Re the “choking in a jam” problem, I suggest you:
1. Practice going from back-up on a song into the solo, while vividly imagining you’re at a high level jam, and this is the time that counts.If you imagine vividly enough, you’ll give yourself an adrenaline jolt. Imagine being stared at by the best/ grumpiest picker in the jam, just as you’re starting your break, as that’s the kind of distraction that can derail you. Keep doing that exercise backup/break/back-up/break until the break becomes reliable.

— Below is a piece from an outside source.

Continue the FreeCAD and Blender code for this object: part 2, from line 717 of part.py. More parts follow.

But there’s more to do to make it “bulletproof.” Close your eyes and see if you can play it. Spell your name while playing it, and see if muscle memory and a decreased amount of available brainpower is enough to keep you on track. Naturally, this will be hard, so… Watch carefully for exactly what places the break is most likely to derail. Those are the places to work on.
To work on problem spots, the key is “the Loop Exercise Method” as I call it. It’s the central element of practicing for fast progress, both in my teaching and in my own practicing. The method is laid out in an article on DrBanjo.com. In short: by making a repeating exercise out of exactly the most-likely-to fail part, and rigorously perfecting it at slow speed, you can transform it into the least-likely-to-fail category. The steps in the article show how to bring it up to speed and beyond, while increasing your finger muscle power at the same time. It’s work, but it’s worth it!

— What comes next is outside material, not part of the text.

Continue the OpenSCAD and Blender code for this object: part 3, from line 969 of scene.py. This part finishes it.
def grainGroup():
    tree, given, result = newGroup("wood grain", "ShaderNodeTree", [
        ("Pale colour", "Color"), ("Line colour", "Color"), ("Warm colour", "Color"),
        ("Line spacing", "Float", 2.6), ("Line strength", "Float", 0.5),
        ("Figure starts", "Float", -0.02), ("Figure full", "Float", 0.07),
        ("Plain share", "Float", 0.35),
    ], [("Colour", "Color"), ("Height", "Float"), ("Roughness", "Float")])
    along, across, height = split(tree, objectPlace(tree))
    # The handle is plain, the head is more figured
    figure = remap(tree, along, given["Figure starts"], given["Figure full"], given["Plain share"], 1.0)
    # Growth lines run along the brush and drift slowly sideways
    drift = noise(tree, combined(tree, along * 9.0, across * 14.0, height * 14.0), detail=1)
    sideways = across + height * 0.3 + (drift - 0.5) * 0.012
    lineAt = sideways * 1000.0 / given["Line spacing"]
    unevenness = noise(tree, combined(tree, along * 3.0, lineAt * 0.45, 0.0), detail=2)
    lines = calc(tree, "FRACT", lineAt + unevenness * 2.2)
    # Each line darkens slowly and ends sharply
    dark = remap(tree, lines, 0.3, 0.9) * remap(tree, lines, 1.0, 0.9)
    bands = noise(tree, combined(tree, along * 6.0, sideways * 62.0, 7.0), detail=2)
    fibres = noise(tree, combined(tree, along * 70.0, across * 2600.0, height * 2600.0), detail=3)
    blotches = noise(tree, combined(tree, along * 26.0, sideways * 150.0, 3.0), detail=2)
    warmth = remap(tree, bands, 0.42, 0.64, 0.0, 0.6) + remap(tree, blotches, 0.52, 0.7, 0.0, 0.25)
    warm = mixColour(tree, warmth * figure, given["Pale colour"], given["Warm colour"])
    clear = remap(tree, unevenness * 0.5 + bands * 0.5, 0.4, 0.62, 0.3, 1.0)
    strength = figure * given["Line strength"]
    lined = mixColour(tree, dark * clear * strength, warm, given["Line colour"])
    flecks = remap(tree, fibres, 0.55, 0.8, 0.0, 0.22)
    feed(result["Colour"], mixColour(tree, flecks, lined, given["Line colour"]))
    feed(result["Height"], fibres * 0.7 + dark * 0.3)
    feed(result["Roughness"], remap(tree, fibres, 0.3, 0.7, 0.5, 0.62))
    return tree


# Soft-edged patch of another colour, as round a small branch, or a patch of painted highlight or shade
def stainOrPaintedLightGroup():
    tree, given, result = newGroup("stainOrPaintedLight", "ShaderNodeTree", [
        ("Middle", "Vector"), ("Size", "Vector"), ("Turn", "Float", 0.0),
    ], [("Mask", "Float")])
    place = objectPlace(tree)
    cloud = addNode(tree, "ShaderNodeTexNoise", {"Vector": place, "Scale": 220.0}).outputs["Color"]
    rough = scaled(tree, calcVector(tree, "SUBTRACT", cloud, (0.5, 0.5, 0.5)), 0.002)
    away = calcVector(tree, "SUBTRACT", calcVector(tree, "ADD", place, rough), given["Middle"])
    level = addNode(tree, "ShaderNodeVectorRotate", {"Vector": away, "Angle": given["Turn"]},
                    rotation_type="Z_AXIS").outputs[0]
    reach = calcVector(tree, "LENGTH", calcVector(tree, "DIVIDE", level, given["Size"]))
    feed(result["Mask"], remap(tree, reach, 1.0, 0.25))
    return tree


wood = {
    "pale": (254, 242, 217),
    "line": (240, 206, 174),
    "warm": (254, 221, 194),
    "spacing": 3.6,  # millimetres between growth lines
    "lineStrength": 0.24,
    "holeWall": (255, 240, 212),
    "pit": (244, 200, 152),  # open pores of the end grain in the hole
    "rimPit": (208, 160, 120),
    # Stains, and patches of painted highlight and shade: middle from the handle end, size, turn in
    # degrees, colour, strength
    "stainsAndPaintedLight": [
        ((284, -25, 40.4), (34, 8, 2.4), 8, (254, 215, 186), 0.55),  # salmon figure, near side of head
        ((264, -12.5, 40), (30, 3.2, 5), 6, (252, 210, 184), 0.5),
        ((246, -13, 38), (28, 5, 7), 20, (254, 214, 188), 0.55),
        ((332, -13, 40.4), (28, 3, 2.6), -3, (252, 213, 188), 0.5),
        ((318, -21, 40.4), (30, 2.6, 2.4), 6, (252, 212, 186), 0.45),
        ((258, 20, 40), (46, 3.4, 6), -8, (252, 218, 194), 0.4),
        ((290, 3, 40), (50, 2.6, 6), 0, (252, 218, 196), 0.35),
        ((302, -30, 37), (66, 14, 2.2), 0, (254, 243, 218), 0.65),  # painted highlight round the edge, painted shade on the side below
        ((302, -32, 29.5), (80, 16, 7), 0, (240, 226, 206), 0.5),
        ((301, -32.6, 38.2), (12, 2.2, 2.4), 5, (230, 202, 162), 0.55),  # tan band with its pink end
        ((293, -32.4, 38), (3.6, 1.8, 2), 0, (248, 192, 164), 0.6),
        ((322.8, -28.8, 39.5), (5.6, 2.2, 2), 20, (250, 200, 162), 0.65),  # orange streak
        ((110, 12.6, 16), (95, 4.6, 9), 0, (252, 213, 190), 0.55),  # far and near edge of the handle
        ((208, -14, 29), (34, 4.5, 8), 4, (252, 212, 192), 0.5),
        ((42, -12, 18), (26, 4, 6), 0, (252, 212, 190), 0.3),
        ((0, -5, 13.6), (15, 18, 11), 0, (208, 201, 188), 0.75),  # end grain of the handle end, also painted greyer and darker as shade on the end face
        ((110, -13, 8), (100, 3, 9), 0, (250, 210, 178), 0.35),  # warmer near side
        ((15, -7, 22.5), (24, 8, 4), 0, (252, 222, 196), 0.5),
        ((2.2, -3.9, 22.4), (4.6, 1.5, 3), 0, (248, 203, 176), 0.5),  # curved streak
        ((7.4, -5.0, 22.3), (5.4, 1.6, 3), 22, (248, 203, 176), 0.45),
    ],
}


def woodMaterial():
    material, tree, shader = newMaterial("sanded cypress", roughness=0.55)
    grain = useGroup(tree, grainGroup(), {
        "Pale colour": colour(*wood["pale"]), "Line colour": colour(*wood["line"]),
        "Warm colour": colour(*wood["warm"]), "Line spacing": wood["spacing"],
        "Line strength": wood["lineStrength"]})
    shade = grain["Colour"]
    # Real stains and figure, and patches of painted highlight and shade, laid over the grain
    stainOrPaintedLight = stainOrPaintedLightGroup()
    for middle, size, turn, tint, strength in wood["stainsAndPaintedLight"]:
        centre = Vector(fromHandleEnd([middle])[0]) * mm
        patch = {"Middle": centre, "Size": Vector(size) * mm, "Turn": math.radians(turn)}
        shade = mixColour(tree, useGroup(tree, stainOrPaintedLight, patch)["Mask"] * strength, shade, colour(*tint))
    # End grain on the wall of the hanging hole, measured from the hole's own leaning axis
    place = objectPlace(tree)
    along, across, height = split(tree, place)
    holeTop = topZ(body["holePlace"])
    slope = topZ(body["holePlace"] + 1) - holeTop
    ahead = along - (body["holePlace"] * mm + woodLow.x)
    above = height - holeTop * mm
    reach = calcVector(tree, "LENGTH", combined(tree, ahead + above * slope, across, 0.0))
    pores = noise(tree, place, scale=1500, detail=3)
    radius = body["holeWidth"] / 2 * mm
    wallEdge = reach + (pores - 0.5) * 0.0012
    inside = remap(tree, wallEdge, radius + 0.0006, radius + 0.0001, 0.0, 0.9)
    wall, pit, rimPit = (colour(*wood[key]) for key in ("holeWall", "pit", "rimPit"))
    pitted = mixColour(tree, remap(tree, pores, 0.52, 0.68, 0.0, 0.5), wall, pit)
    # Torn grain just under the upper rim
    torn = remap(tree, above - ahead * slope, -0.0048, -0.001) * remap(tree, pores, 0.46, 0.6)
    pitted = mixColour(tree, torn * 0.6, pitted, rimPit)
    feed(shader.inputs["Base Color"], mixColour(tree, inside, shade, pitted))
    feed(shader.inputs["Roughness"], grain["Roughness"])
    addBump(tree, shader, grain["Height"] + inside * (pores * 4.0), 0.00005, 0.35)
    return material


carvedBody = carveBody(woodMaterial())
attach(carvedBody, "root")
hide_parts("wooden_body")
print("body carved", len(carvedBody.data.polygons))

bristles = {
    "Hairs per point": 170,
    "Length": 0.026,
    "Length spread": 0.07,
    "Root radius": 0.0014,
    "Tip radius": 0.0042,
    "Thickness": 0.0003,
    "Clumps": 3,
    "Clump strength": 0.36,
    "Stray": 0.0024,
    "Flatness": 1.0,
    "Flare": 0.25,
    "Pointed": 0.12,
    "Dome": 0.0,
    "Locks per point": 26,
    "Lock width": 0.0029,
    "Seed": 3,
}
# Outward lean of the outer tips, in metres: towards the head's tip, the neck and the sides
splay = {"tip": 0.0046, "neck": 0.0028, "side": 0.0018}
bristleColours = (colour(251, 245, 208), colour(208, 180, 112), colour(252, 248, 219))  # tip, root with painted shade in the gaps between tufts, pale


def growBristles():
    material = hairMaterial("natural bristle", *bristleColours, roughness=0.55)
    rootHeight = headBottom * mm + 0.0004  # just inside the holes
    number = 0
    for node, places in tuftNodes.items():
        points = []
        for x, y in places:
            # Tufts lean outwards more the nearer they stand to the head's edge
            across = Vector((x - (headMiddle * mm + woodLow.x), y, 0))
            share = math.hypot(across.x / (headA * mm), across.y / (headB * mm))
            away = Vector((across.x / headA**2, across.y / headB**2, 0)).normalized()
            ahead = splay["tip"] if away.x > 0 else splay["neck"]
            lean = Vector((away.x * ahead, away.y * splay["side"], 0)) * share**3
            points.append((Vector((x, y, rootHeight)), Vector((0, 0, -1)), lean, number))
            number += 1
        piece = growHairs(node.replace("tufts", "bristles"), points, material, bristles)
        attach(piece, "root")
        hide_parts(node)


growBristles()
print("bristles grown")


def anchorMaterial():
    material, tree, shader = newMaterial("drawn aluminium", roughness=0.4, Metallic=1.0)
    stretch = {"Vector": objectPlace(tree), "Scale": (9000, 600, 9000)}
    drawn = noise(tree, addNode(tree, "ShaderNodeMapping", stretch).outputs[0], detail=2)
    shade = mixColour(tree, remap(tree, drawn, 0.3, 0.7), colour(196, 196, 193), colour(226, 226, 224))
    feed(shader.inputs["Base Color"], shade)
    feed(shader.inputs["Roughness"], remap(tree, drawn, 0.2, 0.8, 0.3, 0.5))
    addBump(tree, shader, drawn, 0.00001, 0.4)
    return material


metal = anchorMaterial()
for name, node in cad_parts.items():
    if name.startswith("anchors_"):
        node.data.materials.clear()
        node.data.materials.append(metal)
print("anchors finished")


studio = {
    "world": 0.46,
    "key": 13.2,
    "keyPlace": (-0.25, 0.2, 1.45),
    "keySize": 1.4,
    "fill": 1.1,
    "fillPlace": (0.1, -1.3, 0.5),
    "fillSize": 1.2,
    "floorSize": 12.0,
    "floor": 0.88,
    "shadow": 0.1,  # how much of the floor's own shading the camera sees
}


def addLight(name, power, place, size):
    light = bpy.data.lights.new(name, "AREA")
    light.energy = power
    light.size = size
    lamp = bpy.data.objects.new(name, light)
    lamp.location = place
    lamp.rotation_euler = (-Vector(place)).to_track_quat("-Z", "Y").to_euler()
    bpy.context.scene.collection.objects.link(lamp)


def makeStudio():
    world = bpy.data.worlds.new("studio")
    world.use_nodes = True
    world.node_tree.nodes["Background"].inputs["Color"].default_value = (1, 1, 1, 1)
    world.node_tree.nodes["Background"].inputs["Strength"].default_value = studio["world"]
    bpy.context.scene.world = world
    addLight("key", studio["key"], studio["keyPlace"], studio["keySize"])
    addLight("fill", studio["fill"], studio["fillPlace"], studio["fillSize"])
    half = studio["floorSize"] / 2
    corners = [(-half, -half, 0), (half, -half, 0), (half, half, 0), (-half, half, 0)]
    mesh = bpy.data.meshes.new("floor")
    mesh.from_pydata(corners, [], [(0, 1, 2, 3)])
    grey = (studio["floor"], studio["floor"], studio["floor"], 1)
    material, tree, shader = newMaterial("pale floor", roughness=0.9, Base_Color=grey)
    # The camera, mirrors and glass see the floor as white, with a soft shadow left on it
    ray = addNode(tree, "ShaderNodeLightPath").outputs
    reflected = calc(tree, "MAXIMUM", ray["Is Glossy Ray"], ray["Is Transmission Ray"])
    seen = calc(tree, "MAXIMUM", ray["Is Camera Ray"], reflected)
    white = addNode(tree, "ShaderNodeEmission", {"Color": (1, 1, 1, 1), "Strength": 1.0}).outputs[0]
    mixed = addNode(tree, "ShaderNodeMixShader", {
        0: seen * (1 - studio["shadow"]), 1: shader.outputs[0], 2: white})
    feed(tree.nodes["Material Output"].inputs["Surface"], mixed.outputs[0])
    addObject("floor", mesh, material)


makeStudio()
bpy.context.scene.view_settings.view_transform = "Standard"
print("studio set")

Each problem spot in a break can be healed by this method, until the break can survive whatever stress you put it through. If you pick a song that’s in both the “most vulnerable to clutching” and “most likelyto- be-played” categories, you’ll soon have a chance to prove to yourself at a jam that you can learn how to not choke under pressure.
A great thing about learning to play under pressure is that once you do reasonably well once, the “scary bogeyman” of playing in front of others becomes a bit less scary. In time the challenge becomes less to overcome, replaced by confidence that you’ve done your prep and you have good reason to think it will go well. The nerves don’t exactly disappear, but they have less power over you. My full take on “Playing under pressure” is in an article by that name from BNL, also found under the Doc’s Prescriptions on my web site.
2. If you have the “Intermediate Bluegrass Jam Session” video, put it on, and try to stay with it (including two solo opportunities per song) right through the whole video. The speeds are typically a bit over 100 beats/minute, so will challenge you. If at some point that becomes “too easy,” it’s time to graduate to the “Music Minus One Banjo” CD set, first the slowed-down CD (mostly 100-120bpm). Once you can handle that one, switch to the not-slowed CD!
Or… put on any good bluegrass record, through a slow-down program or CD player, and adjust the speed, first to a pretty unchallenging speed, then raise the speed gradually till you start stumbling. Come back to that speed as often as you can (add in the “vividly imagine being under pressure” thing), and the results should come. Be sure to use the Loop Exercise Method when you discover repeated trouble spots.
Since you’ve talked about attending my Intermediate camp: The Loop Exercise Method is the main tool we use at that camp. Everyone will figure out what practice loops they need to work on, and that will put everyone on a fast track to upgrading and solidifying their playing.
Keith, I couldn’t be more pleased to hear how it’s going with your progress— especially considering where you were at, early last year! If the Keith of then could see the Keith of now, I bet he wouldn’t even believe it. Congrats, and have fun on the journey!
—Pete
Thought for the month: Scruggs style is “linguistic.”
It’s too bad that so much banjo teaching is about learning verbatim pieces and licks that someone else makes up. I teach banjo with the understanding that ear skills and “linguistic” type playing are at least as important as memorization. Linguistic? In other words, truly playing Scruggs style is more similar to conversing fluently than it is to reciting memorized sentences as though one were in a play.
The basis of language is knowing how to combine nouns and verbs into coherent sentences. In Scruggs style, melody notes are woven into rolls to make “musical sentences” (melodies played Scruggs style). In both, the exact weave can and does vary while still making sense. Flexibility is necessary to handle new content and even to recover from a slip-up.
Memorization does have an important place: A well-practiced memorized break can become quite reliable and polished. But…knowing only one exact way to play something can spell disaster if even one move goes awry. Always depending on memorization at times means less ability to cope in a spontaneous situation.
What’s the practical point here? It’s good to get away from strict memorization and develop the flexibility to play something more than one way.